Well whats next. Its the Eugene marathon in two weeks which should be a blast. Would I run this race again? Yeah probably. Did it hurt? Yep as much as any but not as much as Vegas. Why do I do this? I don't really know. I'm not fast. I will never win any thing. It just seems to call at me. With that, I think I will call it a night.

Oh I will post some pictures later this week so check back!
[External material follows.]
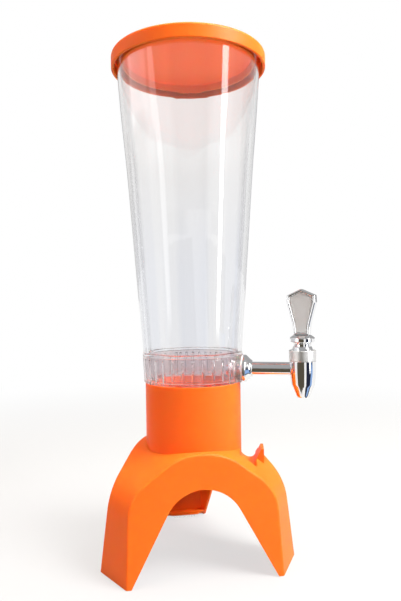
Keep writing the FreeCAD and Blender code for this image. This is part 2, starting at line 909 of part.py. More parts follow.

Oh btw, there was no romance in this run today! Gail was right.

1 comment:

olga said...

Bret, congrats on longest distance yet! I loved watching WS100 movie back when I was training for my first Western - it motivated me to get out there for sure. But you know what, it is not as scary and dramatic as they make it. I mean, it hard, and you need lots of mental power besides been in good shape, but if you put your mind to it - it is a possible dream!
Funny how our perception is different on Rumble course. I consider it basically flat (not that it makes it easier, after all this is why I don't run marathons, I am not a runner), and with a fantastic footing:) There are bits where some rocks on narrow trails involved, and yes, better to watch it, but by Midwest and Eastern standard we are spoiled in Pacific.

Way to go, and don't stop, it doesn't matter who wins or not, the beauty is in what you discover about yourself in each of these runs, and the people around.